Winter coming smells like burned leaves and cold air. And on misty nights like this one, it feels good to live above the city, way over the street lamps. It’s a good place to call home. The thing about home is that it’s supposed to make me feel safe, give me the luxury of regaining my balance and let me examine and dismiss insecurities with an all-knowing smile. At least an unimpressed one.
I love the solitude, the freedom and the joy that come with being Me, Inc. With them, though, come the questioning, the doubt that grows at times in the absence of a tea party to confer with, and the gasps for clarity when the enthusiasm wanes. I am under strict instructions from my coach to study this drifting feeling with utmost curiosity and report back.

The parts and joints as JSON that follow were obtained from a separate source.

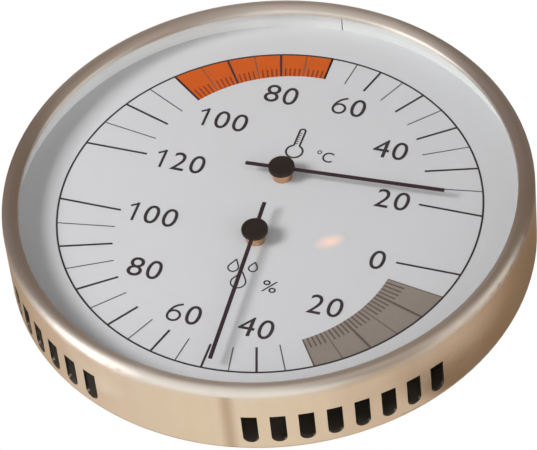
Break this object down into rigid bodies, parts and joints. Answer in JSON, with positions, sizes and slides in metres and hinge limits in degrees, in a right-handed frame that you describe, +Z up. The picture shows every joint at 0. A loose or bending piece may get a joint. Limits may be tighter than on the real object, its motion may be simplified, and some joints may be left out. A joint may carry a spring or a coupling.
{
  "type": "sauna thermo-hygrometer",
  "caption": "Round metal-cased wall instrument with one dial and two hands, for temperature and humidity, with vent slots and a rear keyhole.",
  "frame": {"origin": "centre of the rear face of the case, on the wall", "axes": "+Z up the wall, -Y out of the wall towards the reader, +X to the reader's right"},
  "size_m": [0.13, 0.0218, 0.13],
  "materials": {
    "case_metal": "satin, spun, with a warm champagne tone",
    "pane": "clear flat pane",
    "spacer_white": "matte white strip",
    "dial_white": "matte white enamel with printed scales",
    "plate_metal": "plain rolled sheet",
    "pillar_metal": "turned from hexagonal bar",
    "screw_steel": "zinc plated",
    "bridge_steel": "plain pressed sheet",
    "rivet_metal": "plain",
    "bush_brass": "turned, coppery",
    "washer_steel": "spring steel",
    "lever_brass": "pressed sheet",
    "temperature_strip": "bimetal strip",
    "humidity_strip": "metal strip with a moisture-sensitive coat",
    "arbor_steel": "ground rod",
    "hand_black": "matte black paint",
    "cap_black": "moulded, matte black"
  },
  "bodies": {
    "case": {"case_shell": "case_metal", "front_glass": "pane", "spacer_ring": "spacer_white", "dial_face": "dial_white", "movement_plate": "plate_metal", "pillar_right": "pillar_metal", "pillar_left": "pillar_metal", "pillar_bottom": "pillar_metal", "case_screws": "screw_steel", "temperature_bridge": "bridge_steel", "temperature_bridge_rivets": "rivet_metal", "temperature_front_bush": "bush_brass", "temperature_rear_bush": "bush_brass", "temperature_friction_washer": "washer_steel", "humidity_bridge": "bridge_steel", "humidity_bridge_rivets": "rivet_metal", "humidity_front_bush": "bush_brass", "humidity_rear_bush": "bush_brass", "humidity_friction_washer": "washer_steel"},
    "temperature_adjuster": {"temperature_adjuster": "lever_brass", "temperature_coil": "temperature_strip"},
    "temperature_pointer": {"temperature_arbor": "arbor_steel", "temperature_coil_collet": "bush_brass", "temperature_hand_collet": "bush_brass", "temperature_hand": "hand_black", "temperature_hub_cap": "cap_black"},
    "humidity_adjuster": {"humidity_adjuster": "lever_brass", "humidity_coil": "humidity_strip"},
    "humidity_pointer": {"humidity_arbor": "arbor_steel", "humidity_coil_collet": "bush_brass", "humidity_hand_collet": "bush_brass", "humidity_hand": "hand_black", "humidity_hub_cap": "cap_black"}
  },
  "joints": [
    {"name": "temperature_trim", "type": "hinge", "parent": "case", "child": "temperature_adjuster", "pos_m": [0, 0, 0.0106], "axis": [0, -1, 0], "range_deg": [-12, 12]},
    {"name": "temperature_reading", "type": "hinge", "parent": "temperature_adjuster", "child": "temperature_pointer", "pos_m": [0, 0, 0.0106], "axis": [0, -1, 0], "range_deg": [-3.3, 176.7], "stiffness_Nm_per_rad": 0.002, "deforming": ["temperature_coil"]},
    {"name": "humidity_trim", "type": "hinge", "parent": "case", "child": "humidity_adjuster", "pos_m": [0, 0, -0.0106], "axis": [0, 1, 0], "range_deg": [-12, 12]},
    {"name": "humidity_reading", "type": "hinge", "parent": "humidity_adjuster", "child": "humidity_pointer", "pos_m": [0, 0, -0.0106], "axis": [0, 1, 0], "range_deg": [-86.7, 93.3], "stiffness_Nm_per_rad": 0.002, "deforming": ["humidity_coil"]}
  ]
}
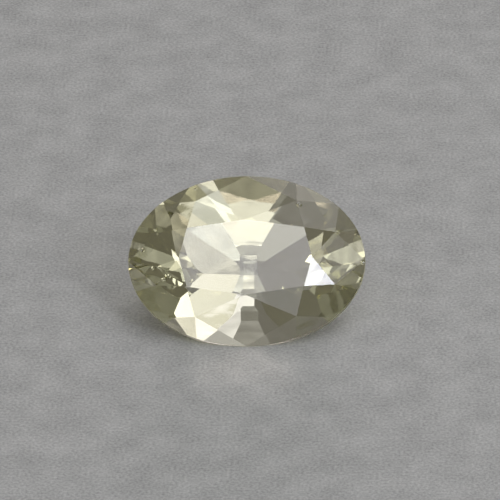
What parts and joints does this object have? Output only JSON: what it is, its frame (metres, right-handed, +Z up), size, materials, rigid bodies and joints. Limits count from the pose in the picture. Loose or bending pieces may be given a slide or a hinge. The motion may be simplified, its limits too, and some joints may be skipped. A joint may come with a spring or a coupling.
{
  "type": "faceted diaspore",
  "caption": "Loose oval brilliant-cut diaspore, a pale champagne-green gemstone, lying on one side of its pavilion with its table facing forwards.",
  "frame": {"origin": "the middle of the stone's box, on the surface that it rests on", "axes": "+X along the stone's length, +Z up; the table faces -Y and up"},
  "size_m": [0.0082, 0.0042, 0.0045],
  "materials": {
    "diaspore": "polished, clear, pale champagne green"
  },
  "bodies": {
    "root": {"faceted_diaspore": "diaspore"}
  },
  "joints": []
}
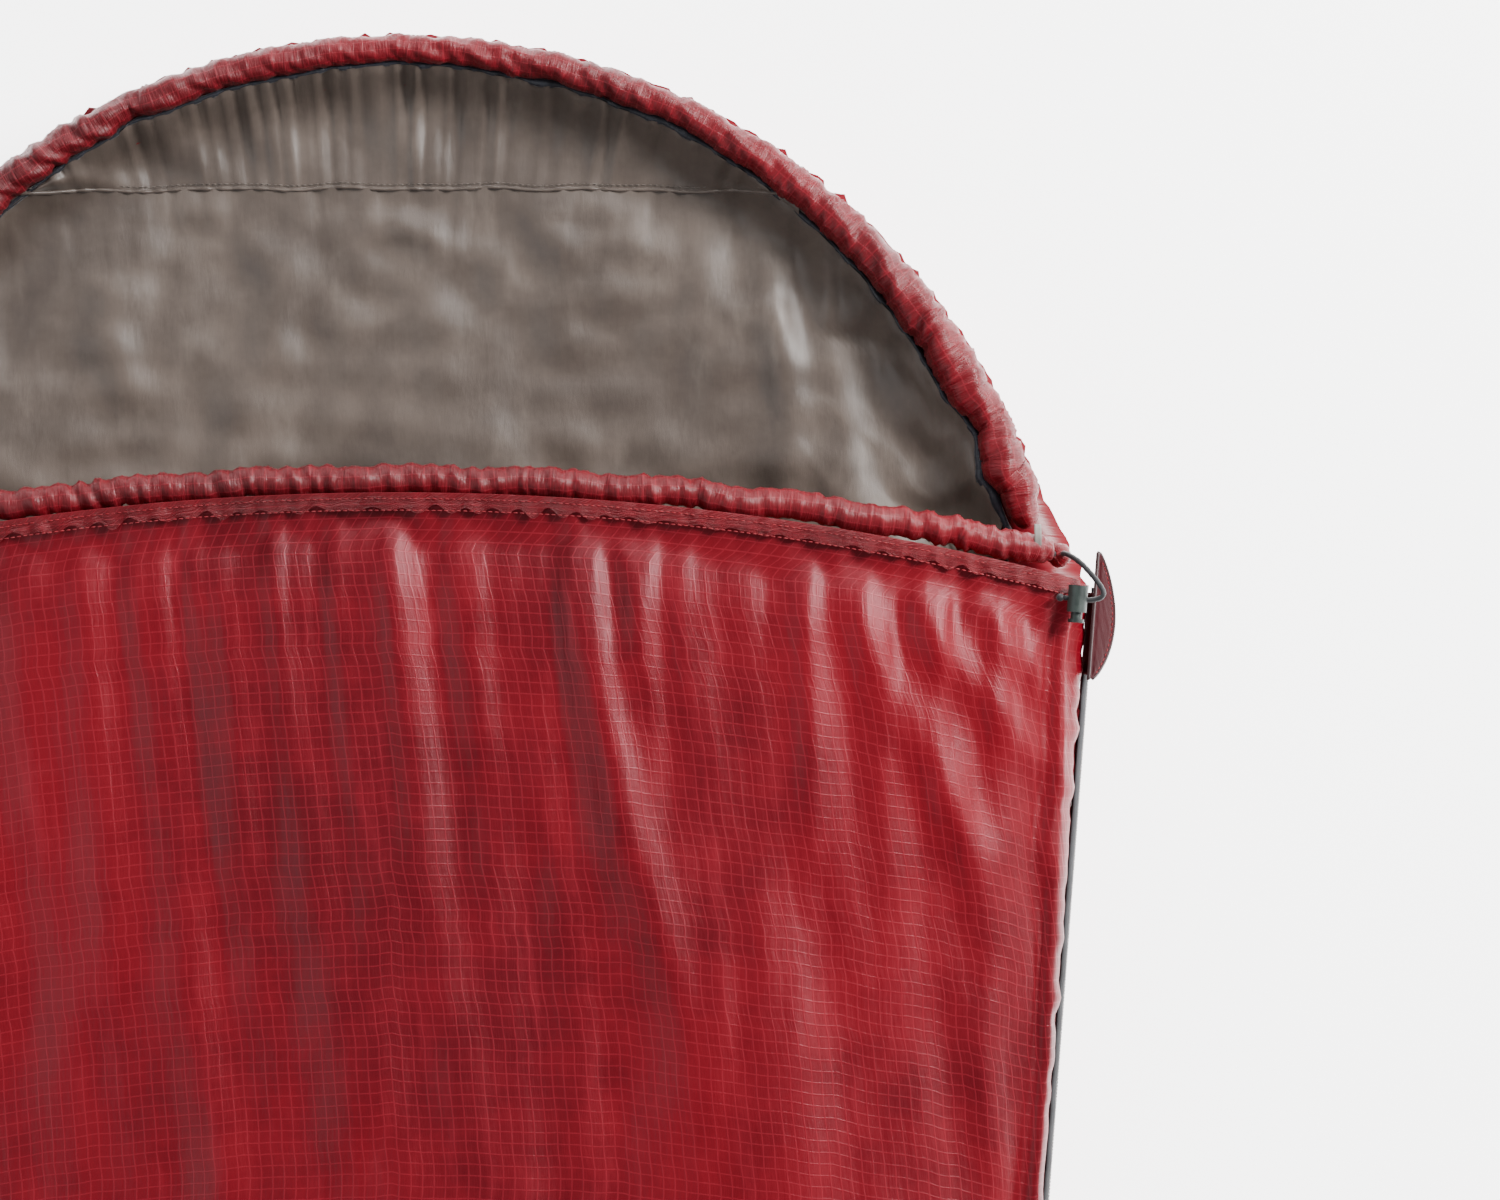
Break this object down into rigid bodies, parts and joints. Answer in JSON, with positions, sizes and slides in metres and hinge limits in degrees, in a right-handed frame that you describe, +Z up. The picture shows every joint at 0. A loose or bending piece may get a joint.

So here’s what I’m getting: flashes when what made me tear up with joy and purpose feels like a joke. When what I set out to accomplish has lost weight. As if I have turned against myself and life is draining out. Under siege, I am no longer picking up calls from planet Earth. Instead, I am absorbed in my chain of thought, acting some imaginary play where I am stranded. The immediate reaction is to reach for my inhaler and a can of coke. Or get mundanely busy.
After moving my mass around for about two days, with various stops to regroup in the meantime, I let myself persuaded to go to an aikido practice, just to watch if not much else. My body did the rest, shook and came alive. And walking out the dojo, I smelled the burned leaves in the cold air. And I headed home.